I am a permanent resident of Canada, and have been since 2010. Between 2010-2012 I lived in New York attending school, but moved back to Toronto in 2012 and have lived here full time. For most of my departures and entries into the country there are stamps in my passport to show. However, last October and November I took 2 trips to the US entirely by land, both trips were only a few days. I just now realized that upon re-entering I never got a stamp from either trip. I'm worried that there will be no proof of me coming back to Canada and the last 6 months of my residence won't count. Does the Canadian border keep a record of the permanent residents they let back in? Where can I find this information?
posted by atetrachordofthree to Law & Government (8 answers total) 1 user marked this as a favorite
 
You could try contacting Canada Border Services.

Meanwhile, though, this might not be an issue if you have other proof of residency in Canada over the past 6 months. Are you paying rent? Bills? Do you work? Do you have a provincial health card? Does the Canada Revenue Agency have your current address in Toronto? As a Canadian citizen who has moved provinces several times, and also been a non-resident of Canada then returned and resumed Canadian residency, I can tell you that at least in my case, various provincial and federal government agencies are all satisfied with non-border-related proofs of my residency. I'm not sure if my passport has ever been stamped at the US/Canada border.
posted by snorkmaiden at 9:41 AM on April 3


I'd try calling Border Services. They may provide the records informally if they have it. Worst case scenario you could probably make a request under the Privacy Act for the records.
posted by Kurichina at 9:43 AM on April 3


You can file a request under the Privacy Act for their records of your entries to Canada. I would recommend including photocopies of all of your travel documents (passport and PR card) that were valid for the period covering your inquiry.
posted by one more dead town's last parade at 9:46 AM on April 3


I'm a dual citizen, my spouse is a permanent resident of Canada, and I have a lot of experience crossing this specific border (Niagara/Fort Erie) by land.

You say:

I'm worried that there will be no proof of me coming back to Canada

How would the Canadian government even know you left?
posted by yawper at 10:30 AM on April 3


I didn't have any trouble with that when I renewed my permanent residency last year. I had to list my trips out of the country on a form, and sign to legally attest that the info was complete and correct. But I did not have to provide photocopies of my passport or the entry visas therein or anything like that. (Heck, they don't even stamp my passport always when I fly between the US and Canada.)
posted by eviemath at 12:30 PM on April 3


How would the Canadian government even know you left?

After June 30, 2013, if you are not a U.S. or Canadian citizen, the U.S. government shares information with Canada about your entry to the U.S. from Canada by land, and the Canadian government shares information with the U.S. about your entry to Canada by land.

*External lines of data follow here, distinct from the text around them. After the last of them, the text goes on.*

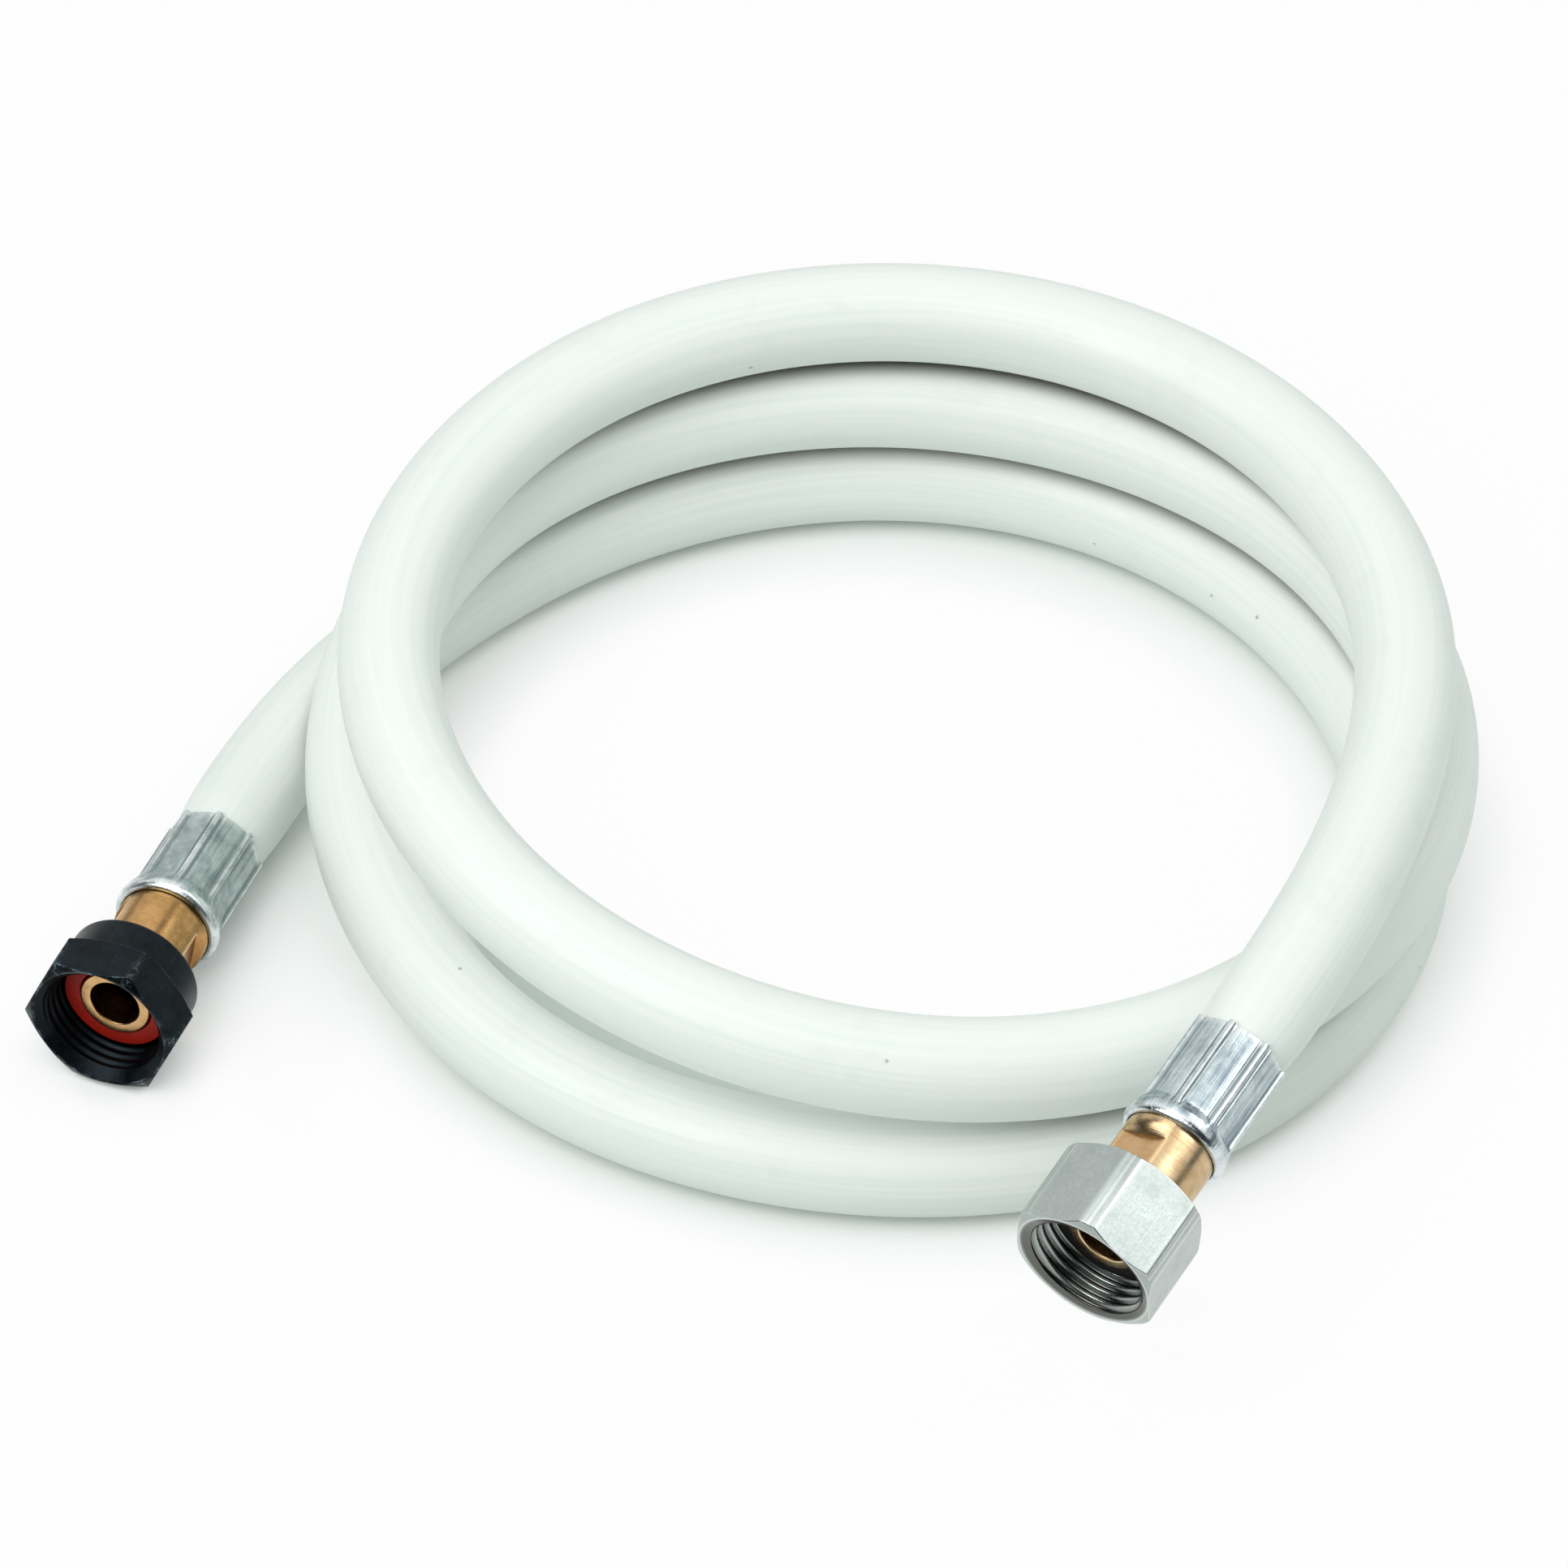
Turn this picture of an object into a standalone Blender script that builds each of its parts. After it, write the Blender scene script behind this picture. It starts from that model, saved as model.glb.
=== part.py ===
"""A low-pressure gas hose: white rubber hose lying in a loose coil, with a crimped union fitting on each end.

Metres, +Z up. The hose lies on the plane z = 0, and the mouths of both union nuts face roughly -Y.
Each fitting is drawn along the local +Z of its own empty. That axis starts in the middle of the nut's mouth
and runs back to the hose, with local +X upwards and local +Y to the right, seen from the mouth.
"""

import math

import bmesh
import bpy
import numpy as np
from mathutils import Matrix, Vector

MM = 0.001

# How close two seated pieces come to each other.
SEAT_GAP = 0.3 * MM

# Hose.
HOSE_RADIUS = 8.5 * MM
HOSE_BORE_RADIUS = 4.5 * MM
HOSE_POINTS = 71
HOSE_BEVEL_RESOLUTION = 4
BORE_BEVEL_RESOLUTION = 3

# The crimp squeezes the hose, which swells back to its full size over a short way behind the ferrule.
CRIMPED_HOSE_RADIUS = 6.9 * MM
SWELL_STEPS = ((3.0 * MM, 7.9 * MM), (8.0 * MM, 8.35 * MM))
STRAIGHT_LEAD = 8.0 * MM

# The coil, seen from above, goes round clockwise from the black fitting. Its route has a point every 30 degrees,
# each with its distance from the coil's middle and its height over the ground.
COIL_MIDDLE = Vector((5.16, 8.76)) * MM
COIL_START = 180
COIL_STEP = 30
COIL_TURNS = (
    # First turn, on the ground.
    ((92.5, 8.5), (83.5, 8.6), (80.5, 8.6), (80.5, 8.6), (82.0, 8.6), (85.0, 8.6),
     (87.0, 8.6), (85.5, 8.6), (82.0, 8.6), (82.5, 8.9), (87.0, 11.0), (90.5, 18.3)),
    # Second turn, on the first. Its near side climbs over it without a rest.
    ((88.5, 25.8), (84.0, 26.7), (80.5, 26.5), (80.5, 26.5), (84.5, 26.5), (88.8, 26.5),
     (88.8, 26.5), (84.0, 26.7), (79.5, 29.2), (78.5, 33.6), (81.0, 38.5), (84.0, 42.3)),
    # Third turn, on the second, as far as the nickel fitting.
    ((84.5, 44.0), (84.0, 44.4), (83.5, 44.1), (83.5, 44.0), (84.0, 44.0), (84.5, 44.1), (86.5, 43.9)),
)
# Where the hose behind the black fitting meets the ground.
LANDING = (-97.9, -26.3, 8.6)

# Each fitting: the middle of its nut's mouth, from the coil's middle on the ground, and how its axis runs from there
# to the hose, turned from +Y towards +X and rising. The spigot's tip lies this deep behind the mouth.
BLACK_MOUTH = (-92.95, -107.92, 13.3)
BLACK_AZIMUTH = math.radians(-5.3)
BLACK_RISE = math.radians(-4.5)
BLACK_TIP_DEPTH = 6.3 * MM
NICKEL_MOUTH = (80.5, -100.95, 34.05)
NICKEL_AZIMUTH = math.radians(6.6)
NICKEL_RISE = math.radians(8.45)
NICKEL_TIP_DEPTH = 6.0 * MM

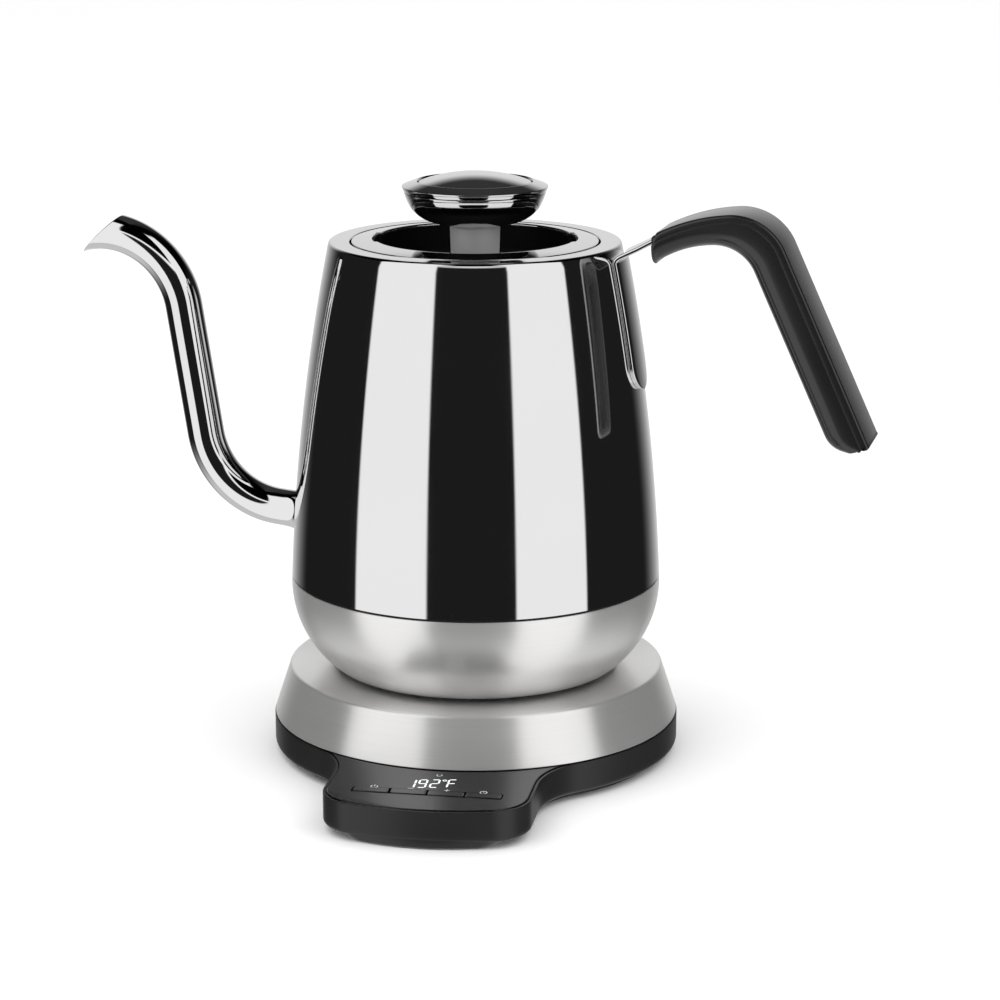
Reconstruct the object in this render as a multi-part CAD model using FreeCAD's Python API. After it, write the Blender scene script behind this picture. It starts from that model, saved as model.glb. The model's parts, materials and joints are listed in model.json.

Before that, if you entered Canada by land, you were obviously in the U.S. for some undetermined period prior to that, so the Canadian government knows you left at some point prior to your last entry to Canada—they may just not know exactly how long you were gone. (Apparently, this is still the case if you're a U.S. citizen who's a permanent resident of Canada, since your land entries to the U.S. aren't being shared with the Canadian government.)
posted by one more dead town's last parade at 12:58 PM on April 3


I applied for my Canadian citizenship recently. I assume this is the reason that you are looking for this information (and the source of your worry).

There's nothing to worry about from your end. The citizenship application has a place where you authorize Citizenship and Immigration Canada to request your border crossing records from the Canadian Border Services Agency.

If you are unlucky, you may have to fill out the onerous Residence Questionnaire, which will demand border crossing records from other countries' customs agencies. In the case of the USA, that means filing a Freedom of Information Act request with US Customs and Border Protection. I'm still waiting for mine -- looks like it takes about 8 months to get that done.

(Side note: you will have to list all of your trips out of Canada on your application. Even if you keep fastidious records of your entries and exits, you will probably miss some, and the CIC bureaucracy will notice. So submit your application a month or two after you think you need to, or else you'll end up like me, crying over a ten-day deficit while sadly filling the RQ...)
posted by cinoyter at 1:07 PM on April 3 [1 favorite]


it's not from stamps in your passport that they know you've passed through - it's documented elsewhere. (they never ask to look at your passport to view the stamps in order to make sure your residency reqs are fulfilled).

i go between canada and the US and they never stamp my passport, but it's all there. no prob.